Impresiones y paisajes.
La Tos de Perico.
De entre los muchos recuerdos infantiles que se vienen a la cabeza durante el verano uno de los más fuertes son las larguísimas y divertidísimas etapas de chapas. En ellas, como en la vida real, Perico era el rey absoluto. Recuerdo volver corriendo a casa para ver el final de las etapas del Tour o de la vuelta antes de volver a bajar para terminar nuestra etapa. Y era sólo por ver a Perico. No para ver a Perico ganar (Perico no era Armstrong ni Induráin, Perico era falible). Y recuerdo ver a Perico ganar y vestido de amarillo y perder y quedarse y olvidar llegar a la contrarreloj. Pero el recuerdo que está más profundamente grabado en mi memoria es la tos de Perico. Muy delgado y sucio, Perico parecía un enfermo, y su tos en los micrófonos de la televisión era imparable. Era el héroe más frágil del mundo. Pero del que se sentía más orgullo, porque incluso enfermo era capaz de acabar con los franceses y los irlandeses y los belgas gigantes. Porque Perico parecía siempre enfermo con sus costillas marcadas y los diversos colores de su cuerpo y la tos, siempre la tos al terminar la etapa, fuera el último o el primero. Con los años su recuerdo ha ido variando: su imagen más gruesa, sus bromas en la tele con Pedro González (otro recuerdo viene ahora a la mente, los gritos de Pedro González cuando Freire ganó su primer mundial, llegando solo a la meta de Verona) o con Carlos de Andrés, y ya sin tos.
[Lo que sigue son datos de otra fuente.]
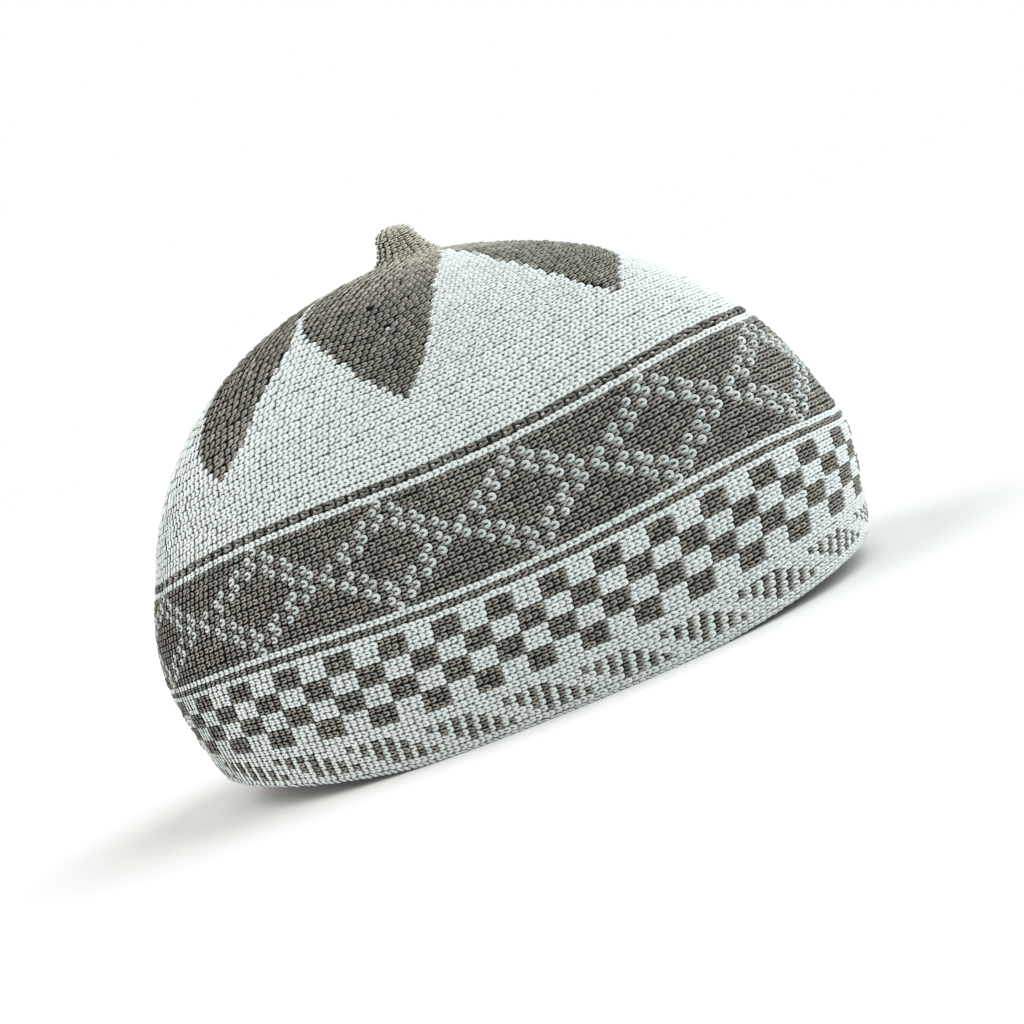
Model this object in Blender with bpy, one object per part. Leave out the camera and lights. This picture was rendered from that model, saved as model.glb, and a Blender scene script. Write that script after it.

Y el recuerdo de Perico es el del ciclismo, el más hermoso de todos los deportes, porque es el que más se parece a nosotros: siempre queriendo mejorar, siempre con el deseo de crecer y ser buenos y felices, pero con ese arranque de insatisfacción, de autodestrucción total y final.
Cuando un día alguien escriba la historia del ciclismo español dirá (aunque seguramente los jóvenes me quiten la razón): “No hubo nadie más grande que Induráin, sólo Induráin fue más grande que Freire, a nadie quiso la gente como a Perico”.